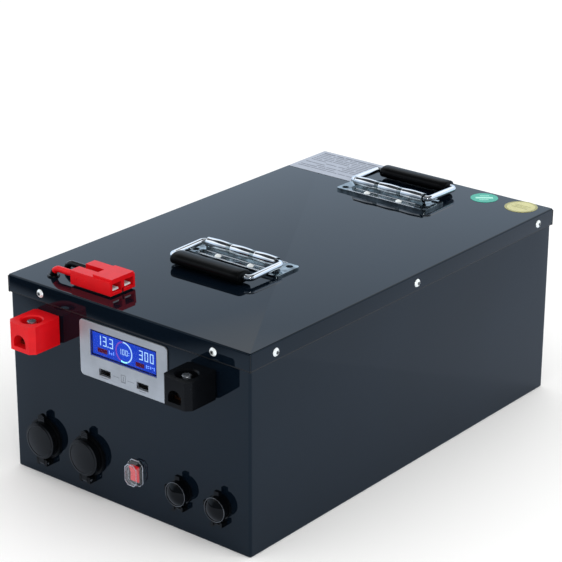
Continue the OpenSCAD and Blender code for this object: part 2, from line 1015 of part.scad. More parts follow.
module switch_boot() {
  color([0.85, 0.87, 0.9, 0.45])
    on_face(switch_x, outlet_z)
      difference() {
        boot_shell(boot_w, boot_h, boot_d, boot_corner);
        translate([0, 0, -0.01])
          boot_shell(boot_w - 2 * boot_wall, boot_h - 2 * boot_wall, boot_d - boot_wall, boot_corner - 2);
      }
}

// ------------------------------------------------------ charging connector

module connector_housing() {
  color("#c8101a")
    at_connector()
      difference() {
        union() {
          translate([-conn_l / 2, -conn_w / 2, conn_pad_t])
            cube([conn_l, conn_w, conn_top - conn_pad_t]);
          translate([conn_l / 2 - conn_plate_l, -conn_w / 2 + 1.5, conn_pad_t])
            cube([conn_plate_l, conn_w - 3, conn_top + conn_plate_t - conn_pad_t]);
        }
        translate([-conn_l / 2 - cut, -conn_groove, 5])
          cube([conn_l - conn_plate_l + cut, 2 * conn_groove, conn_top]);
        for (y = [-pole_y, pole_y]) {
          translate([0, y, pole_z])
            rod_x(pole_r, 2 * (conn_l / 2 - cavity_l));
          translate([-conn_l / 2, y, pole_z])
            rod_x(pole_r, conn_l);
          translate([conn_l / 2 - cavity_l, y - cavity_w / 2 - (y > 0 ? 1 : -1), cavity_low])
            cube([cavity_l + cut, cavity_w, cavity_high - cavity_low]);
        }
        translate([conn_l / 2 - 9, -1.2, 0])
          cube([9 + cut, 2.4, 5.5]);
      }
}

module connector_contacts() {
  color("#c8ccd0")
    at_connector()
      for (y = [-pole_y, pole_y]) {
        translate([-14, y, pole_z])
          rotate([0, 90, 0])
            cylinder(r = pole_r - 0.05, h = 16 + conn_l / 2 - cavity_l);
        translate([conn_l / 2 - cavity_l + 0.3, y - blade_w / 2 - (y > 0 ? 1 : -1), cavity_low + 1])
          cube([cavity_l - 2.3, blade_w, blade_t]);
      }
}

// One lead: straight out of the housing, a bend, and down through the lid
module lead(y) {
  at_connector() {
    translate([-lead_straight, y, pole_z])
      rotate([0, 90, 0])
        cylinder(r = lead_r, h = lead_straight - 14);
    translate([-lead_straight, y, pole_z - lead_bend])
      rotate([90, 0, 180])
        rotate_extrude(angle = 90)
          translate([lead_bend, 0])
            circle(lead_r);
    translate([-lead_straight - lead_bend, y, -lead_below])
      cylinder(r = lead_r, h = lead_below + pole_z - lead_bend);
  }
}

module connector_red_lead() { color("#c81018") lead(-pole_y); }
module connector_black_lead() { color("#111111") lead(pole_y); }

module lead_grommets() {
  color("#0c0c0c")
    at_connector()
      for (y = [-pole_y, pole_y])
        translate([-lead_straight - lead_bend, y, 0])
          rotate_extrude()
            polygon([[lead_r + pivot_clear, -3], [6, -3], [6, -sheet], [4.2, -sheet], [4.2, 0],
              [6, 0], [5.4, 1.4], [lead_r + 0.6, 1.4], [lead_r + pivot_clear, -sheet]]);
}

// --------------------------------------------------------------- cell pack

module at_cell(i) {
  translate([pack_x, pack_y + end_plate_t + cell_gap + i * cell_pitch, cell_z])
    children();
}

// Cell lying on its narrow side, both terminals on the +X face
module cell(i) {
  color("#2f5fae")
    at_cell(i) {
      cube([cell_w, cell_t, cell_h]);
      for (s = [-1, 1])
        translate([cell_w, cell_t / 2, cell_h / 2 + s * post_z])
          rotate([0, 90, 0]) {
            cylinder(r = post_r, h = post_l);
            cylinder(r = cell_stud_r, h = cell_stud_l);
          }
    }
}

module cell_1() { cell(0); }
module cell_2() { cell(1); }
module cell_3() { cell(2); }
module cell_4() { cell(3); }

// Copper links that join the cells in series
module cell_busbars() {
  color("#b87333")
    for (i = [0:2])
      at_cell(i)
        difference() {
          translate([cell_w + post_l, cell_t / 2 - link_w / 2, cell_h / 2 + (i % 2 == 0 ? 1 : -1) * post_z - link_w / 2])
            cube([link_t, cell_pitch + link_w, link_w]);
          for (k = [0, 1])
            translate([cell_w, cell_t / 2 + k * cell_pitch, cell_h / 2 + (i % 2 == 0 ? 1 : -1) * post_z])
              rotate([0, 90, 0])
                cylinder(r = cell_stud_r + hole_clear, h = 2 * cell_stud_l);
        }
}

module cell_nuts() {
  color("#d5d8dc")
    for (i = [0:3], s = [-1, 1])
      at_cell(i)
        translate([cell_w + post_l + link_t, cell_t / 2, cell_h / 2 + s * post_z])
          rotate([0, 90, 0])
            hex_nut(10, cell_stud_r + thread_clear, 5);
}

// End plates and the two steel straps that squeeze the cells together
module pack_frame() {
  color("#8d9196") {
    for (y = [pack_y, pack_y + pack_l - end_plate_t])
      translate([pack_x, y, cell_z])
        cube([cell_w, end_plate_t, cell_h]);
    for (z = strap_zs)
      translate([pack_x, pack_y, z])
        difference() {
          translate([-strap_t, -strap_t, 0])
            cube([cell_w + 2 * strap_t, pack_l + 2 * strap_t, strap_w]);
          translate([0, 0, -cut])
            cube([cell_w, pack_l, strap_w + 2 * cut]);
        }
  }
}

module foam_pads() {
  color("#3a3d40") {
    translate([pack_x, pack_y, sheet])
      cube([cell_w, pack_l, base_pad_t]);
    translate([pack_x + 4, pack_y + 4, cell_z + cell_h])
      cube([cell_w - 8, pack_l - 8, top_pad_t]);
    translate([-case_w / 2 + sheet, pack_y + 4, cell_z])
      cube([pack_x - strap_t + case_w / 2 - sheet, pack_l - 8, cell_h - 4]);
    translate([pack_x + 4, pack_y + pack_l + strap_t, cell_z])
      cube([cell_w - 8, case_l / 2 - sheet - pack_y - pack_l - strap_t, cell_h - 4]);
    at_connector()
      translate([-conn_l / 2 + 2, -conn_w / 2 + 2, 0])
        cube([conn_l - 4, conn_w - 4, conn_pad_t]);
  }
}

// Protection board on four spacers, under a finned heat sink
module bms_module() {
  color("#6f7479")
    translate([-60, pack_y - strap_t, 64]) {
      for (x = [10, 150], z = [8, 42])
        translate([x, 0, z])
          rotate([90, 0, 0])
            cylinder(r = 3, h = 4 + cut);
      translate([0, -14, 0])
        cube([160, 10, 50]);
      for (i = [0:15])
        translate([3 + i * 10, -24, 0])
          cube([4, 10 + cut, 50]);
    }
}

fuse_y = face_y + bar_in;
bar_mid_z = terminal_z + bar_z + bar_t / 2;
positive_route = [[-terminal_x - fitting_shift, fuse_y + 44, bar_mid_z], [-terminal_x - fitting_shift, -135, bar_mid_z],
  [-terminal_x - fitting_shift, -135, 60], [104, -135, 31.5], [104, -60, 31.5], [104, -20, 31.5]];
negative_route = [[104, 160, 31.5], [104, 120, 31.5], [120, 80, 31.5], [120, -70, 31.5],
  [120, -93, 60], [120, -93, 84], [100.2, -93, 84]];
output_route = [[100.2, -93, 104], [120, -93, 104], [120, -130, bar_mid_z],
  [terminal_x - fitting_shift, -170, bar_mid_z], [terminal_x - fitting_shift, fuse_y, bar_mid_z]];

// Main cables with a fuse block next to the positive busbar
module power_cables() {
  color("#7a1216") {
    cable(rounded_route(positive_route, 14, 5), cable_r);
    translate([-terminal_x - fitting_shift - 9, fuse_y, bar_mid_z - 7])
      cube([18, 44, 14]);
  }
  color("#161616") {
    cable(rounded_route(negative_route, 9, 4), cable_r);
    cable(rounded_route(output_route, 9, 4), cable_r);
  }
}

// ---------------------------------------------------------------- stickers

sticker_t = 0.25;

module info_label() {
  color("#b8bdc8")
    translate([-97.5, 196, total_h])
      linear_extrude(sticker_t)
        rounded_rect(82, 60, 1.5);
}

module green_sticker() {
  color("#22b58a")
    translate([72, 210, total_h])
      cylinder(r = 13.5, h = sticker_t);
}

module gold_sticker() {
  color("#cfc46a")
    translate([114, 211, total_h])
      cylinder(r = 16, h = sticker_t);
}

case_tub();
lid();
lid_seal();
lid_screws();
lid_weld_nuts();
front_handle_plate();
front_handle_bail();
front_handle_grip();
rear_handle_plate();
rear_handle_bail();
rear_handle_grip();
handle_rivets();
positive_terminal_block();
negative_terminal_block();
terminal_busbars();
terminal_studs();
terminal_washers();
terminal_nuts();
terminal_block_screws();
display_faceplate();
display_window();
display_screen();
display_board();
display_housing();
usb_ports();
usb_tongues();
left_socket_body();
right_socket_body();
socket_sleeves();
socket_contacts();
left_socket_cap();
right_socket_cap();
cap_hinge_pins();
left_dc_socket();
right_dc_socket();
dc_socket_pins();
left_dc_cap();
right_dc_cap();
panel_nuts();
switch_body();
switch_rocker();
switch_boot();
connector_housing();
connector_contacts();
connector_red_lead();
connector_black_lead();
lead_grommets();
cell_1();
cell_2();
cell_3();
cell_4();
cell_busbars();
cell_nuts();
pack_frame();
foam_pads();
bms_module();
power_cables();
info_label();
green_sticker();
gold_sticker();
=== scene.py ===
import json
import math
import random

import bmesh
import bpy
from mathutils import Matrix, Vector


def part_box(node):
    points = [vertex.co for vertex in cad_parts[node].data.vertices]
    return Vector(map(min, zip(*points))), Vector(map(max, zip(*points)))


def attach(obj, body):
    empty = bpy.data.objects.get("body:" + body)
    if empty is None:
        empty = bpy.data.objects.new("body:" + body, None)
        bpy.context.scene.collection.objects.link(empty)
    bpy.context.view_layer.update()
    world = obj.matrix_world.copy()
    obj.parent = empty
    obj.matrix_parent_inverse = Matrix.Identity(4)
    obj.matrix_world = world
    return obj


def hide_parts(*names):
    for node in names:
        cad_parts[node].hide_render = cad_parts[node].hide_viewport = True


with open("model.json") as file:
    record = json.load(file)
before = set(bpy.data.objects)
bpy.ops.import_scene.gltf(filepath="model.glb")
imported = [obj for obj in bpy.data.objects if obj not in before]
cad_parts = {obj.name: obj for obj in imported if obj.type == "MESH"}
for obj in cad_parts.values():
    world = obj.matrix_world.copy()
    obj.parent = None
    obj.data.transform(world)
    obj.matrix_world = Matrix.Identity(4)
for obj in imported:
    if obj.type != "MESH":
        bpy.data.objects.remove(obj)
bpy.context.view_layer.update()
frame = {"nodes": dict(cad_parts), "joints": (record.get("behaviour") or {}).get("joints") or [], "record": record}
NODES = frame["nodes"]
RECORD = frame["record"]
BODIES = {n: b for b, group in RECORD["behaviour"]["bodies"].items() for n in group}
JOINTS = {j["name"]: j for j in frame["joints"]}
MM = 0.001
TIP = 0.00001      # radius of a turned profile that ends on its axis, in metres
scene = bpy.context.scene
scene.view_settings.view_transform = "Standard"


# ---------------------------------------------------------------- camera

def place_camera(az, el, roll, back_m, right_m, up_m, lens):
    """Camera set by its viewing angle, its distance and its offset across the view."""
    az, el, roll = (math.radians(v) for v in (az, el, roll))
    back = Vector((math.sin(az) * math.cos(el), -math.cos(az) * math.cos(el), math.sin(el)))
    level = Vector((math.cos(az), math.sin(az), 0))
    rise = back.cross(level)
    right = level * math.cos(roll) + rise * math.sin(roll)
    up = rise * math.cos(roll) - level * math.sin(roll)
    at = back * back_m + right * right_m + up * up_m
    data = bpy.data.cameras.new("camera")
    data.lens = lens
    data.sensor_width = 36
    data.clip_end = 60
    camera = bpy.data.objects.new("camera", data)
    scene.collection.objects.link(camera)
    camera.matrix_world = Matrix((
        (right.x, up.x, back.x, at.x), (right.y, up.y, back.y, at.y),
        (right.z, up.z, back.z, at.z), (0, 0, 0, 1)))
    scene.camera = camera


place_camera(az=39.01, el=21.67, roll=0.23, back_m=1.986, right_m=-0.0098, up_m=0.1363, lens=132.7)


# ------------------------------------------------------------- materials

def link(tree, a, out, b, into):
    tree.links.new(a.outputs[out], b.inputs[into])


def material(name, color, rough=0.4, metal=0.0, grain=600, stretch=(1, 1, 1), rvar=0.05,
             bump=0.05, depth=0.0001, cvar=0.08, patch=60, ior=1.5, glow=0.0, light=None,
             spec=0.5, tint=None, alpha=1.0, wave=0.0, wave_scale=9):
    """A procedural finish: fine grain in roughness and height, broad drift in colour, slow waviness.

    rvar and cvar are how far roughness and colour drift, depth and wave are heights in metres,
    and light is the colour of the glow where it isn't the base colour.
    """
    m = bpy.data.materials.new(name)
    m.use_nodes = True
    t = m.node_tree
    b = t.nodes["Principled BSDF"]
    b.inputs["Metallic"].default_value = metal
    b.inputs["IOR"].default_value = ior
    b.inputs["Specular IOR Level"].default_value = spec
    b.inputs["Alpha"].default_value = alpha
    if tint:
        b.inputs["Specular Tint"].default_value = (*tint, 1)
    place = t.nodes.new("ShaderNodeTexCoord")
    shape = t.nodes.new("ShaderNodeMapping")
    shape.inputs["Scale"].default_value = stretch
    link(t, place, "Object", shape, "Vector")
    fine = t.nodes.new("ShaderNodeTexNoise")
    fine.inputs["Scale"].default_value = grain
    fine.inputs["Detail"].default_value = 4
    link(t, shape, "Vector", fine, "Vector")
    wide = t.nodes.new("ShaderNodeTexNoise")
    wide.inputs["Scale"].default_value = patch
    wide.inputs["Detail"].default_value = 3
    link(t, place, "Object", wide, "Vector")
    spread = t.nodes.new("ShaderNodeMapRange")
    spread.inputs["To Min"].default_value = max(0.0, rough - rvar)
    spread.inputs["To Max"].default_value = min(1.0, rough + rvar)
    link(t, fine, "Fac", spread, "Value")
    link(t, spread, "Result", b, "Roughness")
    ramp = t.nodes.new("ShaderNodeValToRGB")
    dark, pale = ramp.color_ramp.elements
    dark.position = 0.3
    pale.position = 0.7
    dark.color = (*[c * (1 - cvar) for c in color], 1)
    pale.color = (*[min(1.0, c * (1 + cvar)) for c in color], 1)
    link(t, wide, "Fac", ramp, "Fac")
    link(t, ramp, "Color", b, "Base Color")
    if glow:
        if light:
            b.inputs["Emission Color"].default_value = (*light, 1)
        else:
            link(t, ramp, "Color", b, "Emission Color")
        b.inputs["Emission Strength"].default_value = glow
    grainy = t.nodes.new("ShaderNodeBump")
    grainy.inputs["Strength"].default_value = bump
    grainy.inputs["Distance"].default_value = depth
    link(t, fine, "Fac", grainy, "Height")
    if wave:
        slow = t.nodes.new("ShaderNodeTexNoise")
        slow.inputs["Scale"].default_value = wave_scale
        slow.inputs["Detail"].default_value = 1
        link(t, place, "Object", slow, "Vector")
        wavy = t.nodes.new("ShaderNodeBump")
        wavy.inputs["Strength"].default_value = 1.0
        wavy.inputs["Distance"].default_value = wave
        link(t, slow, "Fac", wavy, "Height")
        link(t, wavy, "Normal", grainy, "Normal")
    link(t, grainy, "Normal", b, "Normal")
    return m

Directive
Looking at the data above, show all lines where the word "True" occurs.

Result of this exercise
        cad_parts[node].hide_render = cad_parts[node].hide_viewport = True
    m.use_nodes = True